Thursday, February 19, 2009

Third Stop: South Korea

So late Thursday night Hillary Clinton arrived in Seoul amid all the drama and heightened tensions caused by North Korea's aggressive comments. Here's a video with some footage of Hillary as she arrived in South Korea.

Clinton arrived in a military airport on the outskirts of Seoul where she was greeted by Han Duck-soo, South Korean ambassador to the U.S. While Hillary was on her plane on her way to South Korea from Indonesia, a report came in in which North Korea accused the United States of planning a nuclear attack. She has talks planned on defusing Pyongyang's military threat and she addressed this issue on her flight:

"If there is a succession, even if it is a peaceful succession...that creates more uncertainty and it also may encourage behaviors that are even more provocative as a way to consolidate power within the society,"
On Friday, she engaged in talks with Foreign Affairs and Trade Minister Yu Myung Hwan, had a luncheon meeting with President Lee Myung Bak and a meeting with Prime Minister Han Seung Soo. It was here that she announced former Ambassador Steven Bosworth as her special envoy on North Korea. She called Bosworth a "capable and experienced diplomat."
Embedded video from CNN Video

Yu and Clinton discussed a range of issues, including the future of the U.S.-South Korea alliance and the stalled six-way talks on North Korea's nuclear weapons program. The six-way talks, are stalled due to differences over ways to verify Pyongyang's nuclear information. Other issues they discussed issue of South Korea's support for U.S. efforts in Afghanistan, the yet-to-be ratified free trade agreement between the two countries and other global issues like climate change. This is what she said about the six-party talks:

"(We will) try to convince the North Koreans to begin a process within the six-party talks toward the complete and verifiable elimination of nuclear weapons... we deal with the government in place right now, and that government is being asked to re-engage in the six-party talks.

(We) will be discussing what ways we can best approach North Korea so that we present a united front with respect to all of the issues that are of concern but the most immediate issue is to continue the disablement of their nuclear facilities and to get a complete and verifiable agreement as to the end of their nuclear program.

It is clear that (under a U.N. resolution) North Korea is required to suspend all activities related to its ballistic missile program. The North should refrain from violating this resolution and also from any and all activities that could harm the six-party talks and aggravate tensions in the region.

Hillary then visited the South Korea-U.S. military command at Youngsan Garrison. She was guided by Commander of U.S. Forces Korea General Walter Sharp. During her visit she met with top U.S. military commanders."

Also on the agenda is visit a Seoul women's university to attend a women leaders' forum, and a meeting with a number of female lawmakers.

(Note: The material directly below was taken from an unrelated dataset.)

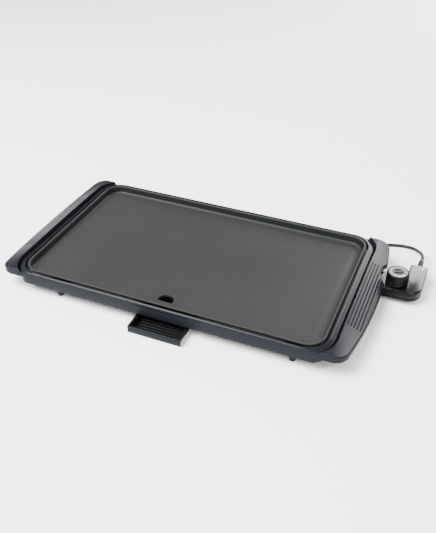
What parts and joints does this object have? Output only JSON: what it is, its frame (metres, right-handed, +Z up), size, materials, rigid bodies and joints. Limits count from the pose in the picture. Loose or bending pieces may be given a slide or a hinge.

One thing that is certain is that the Secretary was very well received by the people of South Korea. The conservatives of the state love her! A group held signs during a rally welcoming her outside the US embassy in Seoul. I know a little bit about Korea sub-culture so I think she really resonates with older Korean women. It has to be her strong, tough edge combined with grace and elegance that they really admire. As an American it's really great to see people from other countries saluting and holding up signs for our respected leaders... instead of setting them onfire.